MINERALOCORTICOID EXCESS
Indications to test for mineralocorticoid excess in hypertensive patients include:
• Hypokalaemia.
• Poor control of BP with conventional therapy.
• Presentation at a young age

Causes of excessive activation of mineralocorticoid receptors can be differentiated by renin and aldosterone measurement.

increased Renin and increased aldosterone (secondary hyperaldosteronism):

This is the most common cause.
Enhanced renin secretion is in response to inadequate renal perfusion and hypotension, e.g. diuretic therapy, cardiac failure, liver failure or renal artery stenosis.
Very rarely, renin-secreting renal tumours cause secondary hyperaldosteronism.

Decreased Renin and increased aldosterone (primary hyperaldosteronism):

A small minority of patients with hypertension will be found to have primary hyperaldosteronism.
Depending on the diagnostic criteria used, between 1 and 20% of these have an adrenal adenoma secreting aldosterone (Conn’s syndrome) and the remainder have idiopathic bilateral adrenal hyperplasia


Decreased Renin and decreased aldosterone
The mineralocorticoid receptor pathway in the distal nephron is activated, even though aldosterone levels are low.
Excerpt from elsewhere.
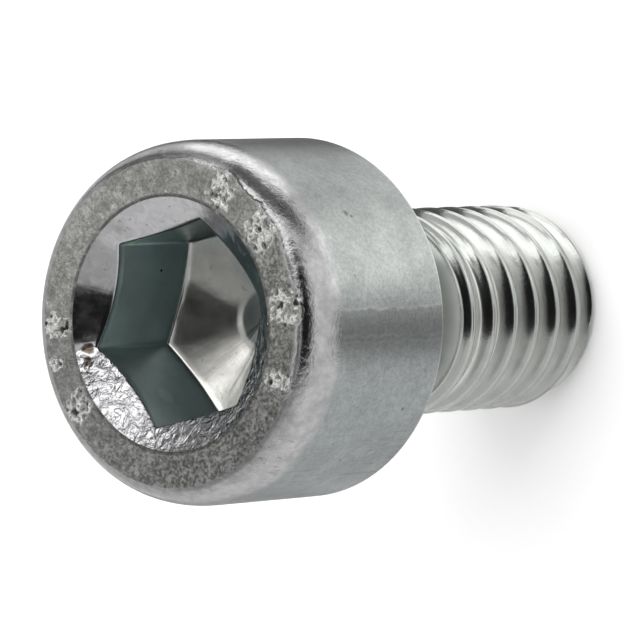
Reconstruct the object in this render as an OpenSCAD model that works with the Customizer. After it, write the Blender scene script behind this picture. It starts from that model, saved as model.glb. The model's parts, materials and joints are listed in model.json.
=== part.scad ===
// Hex socket cap screw, M6 x 10, in zinc-plated steel.
// It is one solid, cold-forged with a hexagon socket and a rolled right-hand thread.
// It stands on the flat end of its shank with the head up. The origin is the middle of that end.

/* [Head] */
// Diameter of the head
head_d = 10; // [9:0.1:13]
// Height of the head, from its bearing face to its top face
head_h = 5.85; // [5.5:0.05:8]
// How far the rounding at the top face reaches in from the head's side
edge_inset = 0.55; // [0.2:0.05:0.6]
// How far the rounding at the top face reaches down the head's side
edge_drop = 1.35; // [0.3:0.05:2]
// Width of the small bevel round the rim of the bearing face
rim_bevel = 0.15; // [0.05:0.01:0.3]

/* [Socket] */
// Width across flats of the key that fits the socket
key_width = 5; // [4:0.1:5.2]
// Clearance between the key and the socket, across the flats
key_clearance = 0.14; // [0.02:0.01:0.2]
// Depth of the socket at its corners
socket_depth = 3.35; // [3:0.05:3.8]
// Width of the countersunk ring outside the socket's corners
sink_width = 0.51; // [0.2:0.01:0.6]
// Included angle of the countersink
sink_angle = 110; // [90:1:130]
// Slope of the socket's conical bottom
bottom_slope = 20; // [10:1:25]
// Diameter of the flat at the middle of the socket's bottom
bottom_flat_d = 1.7; // [1:0.1:2.5]

/* [Thread] */
// Nominal diameter of the thread
thread_d = 6; // [5:0.1:7]
// How far the crests lie under the nominal diameter
crest_allowance = 0.1; // [0.02:0.01:0.2]
// Pitch of the thread
pitch = 1; // [0.7:0.05:1.25]
// Length from the bearing face to the tip
shank_length = 10.1; // [8:0.1:40]
// Length from the bearing face to where the thread starts to run out
neck_length = 2.4; // [1.5:0.1:3.5]
// Turns over which the groove runs out towards the neck
runout_turns = 2.6; // [1:0.1:3]
// Radius of the fillet between the neck and the bearing face
fillet_r = 0.3; // [0.2:0.05:0.5]
// Length of the bevel at the tip
tip_bevel_l = 0.5; // [0.3:0.05:0.8]
// Angle of the bevel at the tip, from the screw's axis
tip_bevel_angle = 35; // [25:1:45]
// Turn of the thread about the axis, against a socket corner
thread_turn = 250; // [0:1:359]

/* [Hidden] */

zinc = [0.74, 0.76, 0.77];

// Steps round each rounded stretch of the outline, and along one turn of the thread
arc_steps = 8;
turn_steps = 48;
// How far cutting shapes pass the surfaces that they cut
overcut = 0.5;

head_r = head_d / 2;
bearing_z = shank_length;
face_z = bearing_z + head_h;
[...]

Either the receptors are activated by cortisol (ectopic ACTH syndrome) or 11-deoxycorticosterone (adrenal tumour), or post-receptor mechanisms are inappropriately activated (e.g. the epithelial sodium channel in Liddle’s syndrome).

Clinical assessment

Many patients are asymptomatic but they may have features of sodium retention or potassium loss
• Sodium retention may cause oedema.
• Hypokalaemia causes muscle weakness (or even paralysis), polyuria (renal tubular damage producing nephrogenic diabetes insipidus) and occasionally tetany (associated metabolic alkalosis and low ionised calcium).

Investigations

Biochemical:
Plasma electrolytes: hypokalaemia, ↑bicarbonate, sodium upper normal (primary hyperaldosteronism), hyponatraemia (secondary hyperaldosteronism: hypovolaemia stimulates antidiuretic hormone (ADH) release and high angiotensin II levels stimulate thirst). Renin and aldosterone should be measured.
Localisation
Abdominal CT/MRI can localise a Conn’s adenoma but non-functioning adrenal adenomas are present in ∼20% of patients with essential hypertension. If the scan is inconclusive, adrenal vein catheterisation with measurement of aldosterone may be helpful.

Management

• Spironolactone, an aldosterone antagonist, treats both hypokalaemia and hypertension due to mineralocorticoid excess (up to 400 mg daily).
• Spironolactone can be changed to amiloride (10–40 mg/day) or eplerenone if gynaecomastia develops (∼20%).
• In patients with Conn’s adenoma, pre-operative therapy to normalise whole-body electrolyte balance should be undertaken before unilateral adrenalectomy.
• Postoperatively, hypertension remains in as many as 70% of cases.

PHAEOCHROMOCYTOMA

This is a rare tumour of chromaffi n tissue which is responsible for < 0.1% of cases of hypertension. There is useful rule of ten:
∼10% are malignant
∼10% are extra-adrenal
10% are familial


Clinical features
These can be paroxysmal and include:
• Hypertension (with postural hypotension).
• Palpitations.
• Pallor.
• Sweating.
• Headache.
• Anxiety (with fear of death).
• Abdominal pain.
• Glucose intolerance.

Some patients present with a complication of hypertension, e.g. stroke. There may be features of familial syndromes, e.g. neurofi bromatosis, von Hippel–Lindau syndrome and MEN type 2.

Investigations

Excessive secretion of catecholamines can be confirmed by measuring them in serum (adrenaline/epinephrine, noradrenaline/norepinephrine and dopamine) and their metabolites in urine (e.g. vanillyl-mandelic acid, VMA; conjugated metanephrine and normetanephrine).
False-negative results may be obtained due to intermittent catecholamine secretion.
• Phaeochromocytomas are identified by abdominal CT/MRI.
• To localise extra-adrenal tumours, scintigraphy using meta-iodobenzyl guanidine (MIBG) is used.

Management

Medical therapy is required pre-operatively, preferably for a minimum of 6 wks.
The non-competitive α-antagonist phenoxybenzamine (10–20 mg orally 6–8-hourly) is used with a β-blocker (e.g. propranolol) or combined α- and β-antagonist (e.g. labetalol).
β-antagonists must not be given before the α-antagonist as this may cause a paradoxical rise in BP.